- Challenge
Exactly reproduce the lines that follow.

^^^^^^^^^^^^^^^^

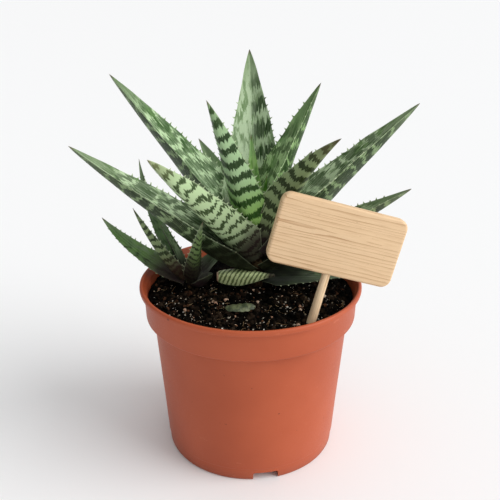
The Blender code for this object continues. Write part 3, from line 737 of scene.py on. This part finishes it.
def grow(name, z, turn, rise, curl, sweep, length, arm, fold, roll, thick, stem, cut_at, **look):
    """A leaf in its place, with its own skin, standing for the CAD leaf of the same name."""
    seed = sum(ord(c) for c in name) % 97
    leaf = {
        "name": name + "_blade", "z": z, "turn": turn, "rise": rise, "curl": curl, "sweep": sweep,
        "length": length, "arm": arm, "fold": fold, "roll": roll, "thick": thick, "stem": stem,
        "cut": cut_at, "seed": seed, "bare": look.pop("bare", 0.16), "last_tooth": look.pop("last_tooth", 0.86),
        "neck": look.pop("neck", 0.5), "neck_share": look.pop("neck_share", NECK_SHARE),
        "round_end": look.pop("round_end", 1.0), "edge_line": look.pop("edge_line", 0.42),
    }
    piece = leaf_piece(leaf)
    piece.data.materials.append(
        leaf_skin(name + "_skin", {**PLAIN_LOOK, "length": length, "seed": float(seed), **look})
    )
    keep(piece, name)
    return piece


YOUNG = {
    "outer": FAINT, "inner": FAINT, "pale": rgb(112, 150, 74), "dark": rgb(78, 118, 48),
    "green": rgb(96, 138, 60), "milk": rgb(176, 204, 138), "deep": rgb(66, 104, 42),
    "base_depth": 0.0, "bare": 0.1, "veil_depth": 0.1, "blotch": 0.5,
}
grow("leaf_heart_young", 134, 112, 84, 0, 0, 40, 6, 35, 0, 2.0, MAIN, 1.0, **YOUNG)
grow("leaf_heart_bud", 133, -20, 84, 0, 0, 22, 4, 35, 0, 1.6, MAIN, 1.0, **YOUNG)
grow("leaf_back_tall", 126, 91, 59, 0, 6, 99, 20, 27, -16, 4.0, MAIN, 1.0,
     inner={**BOLD, "Pitch": 12.0, "Dark Share": 0.5, "Frayed": 0.4}, half=-1.0, other_half=0.0, patch=0.95,
     plain=0.04, last_tooth=0.7, green=rgb(110, 134, 94), milk=rgb(182, 196, 172), deep=rgb(44, 70, 32),
     blotch=0.9, veil_colour=rgb(128, 146, 114), veil=0.42, veil_depth=0.3)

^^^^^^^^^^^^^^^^

- The answer
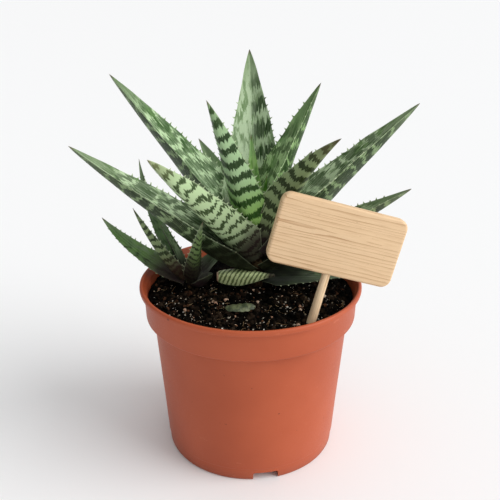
The Blender code for this object continues. Write part 3, from line 737 of scene.py on. This part finishes it.
def grow(name, z, turn, rise, curl, sweep, length, arm, fold, roll, thick, stem, cut_at, **look):
    """A leaf in its place, with its own skin, standing for the CAD leaf of the same name."""
    seed = sum(ord(c) for c in name) % 97
    leaf = {
        "name": name + "_blade", "z": z, "turn": turn, "rise": rise, "curl": curl, "sweep": sweep,
        "length": length, "arm": arm, "fold": fold, "roll": roll, "thick": thick, "stem": stem,
        "cut": cut_at, "seed": seed, "bare": look.pop("bare", 0.16), "last_tooth": look.pop("last_tooth", 0.86),
        "neck": look.pop("neck", 0.5), "neck_share": look.pop("neck_share", NECK_SHARE),
        "round_end": look.pop("round_end", 1.0), "edge_line": look.pop("edge_line", 0.42),
    }
    piece = leaf_piece(leaf)
    piece.data.materials.append(
        leaf_skin(name + "_skin", {**PLAIN_LOOK, "length": length, "seed": float(seed), **look})
    )
    keep(piece, name)
    return piece


YOUNG = {
    "outer": FAINT, "inner": FAINT, "pale": rgb(112, 150, 74), "dark": rgb(78, 118, 48),
    "green": rgb(96, 138, 60), "milk": rgb(176, 204, 138), "deep": rgb(66, 104, 42),
    "base_depth": 0.0, "bare": 0.1, "veil_depth": 0.1, "blotch": 0.5,
}
grow("leaf_heart_young", 134, 112, 84, 0, 0, 40, 6, 35, 0, 2.0, MAIN, 1.0, **YOUNG)
grow("leaf_heart_bud", 133, -20, 84, 0, 0, 22, 4, 35, 0, 1.6, MAIN, 1.0, **YOUNG)
grow("leaf_back_tall", 126, 91, 59, 0, 6, 99, 20, 27, -16, 4.0, MAIN, 1.0,
     inner={**BOLD, "Pitch": 12.0, "Dark Share": 0.5, "Frayed": 0.4}, half=-1.0, other_half=0.0, patch=0.95,
     plain=0.04, last_tooth=0.7, green=rgb(110, 134, 94), milk=rgb(182, 196, 172), deep=rgb(44, 70, 32),
     blotch=0.9, veil_colour=rgb(128, 146, 114), veil=0.42, veil_depth=0.3)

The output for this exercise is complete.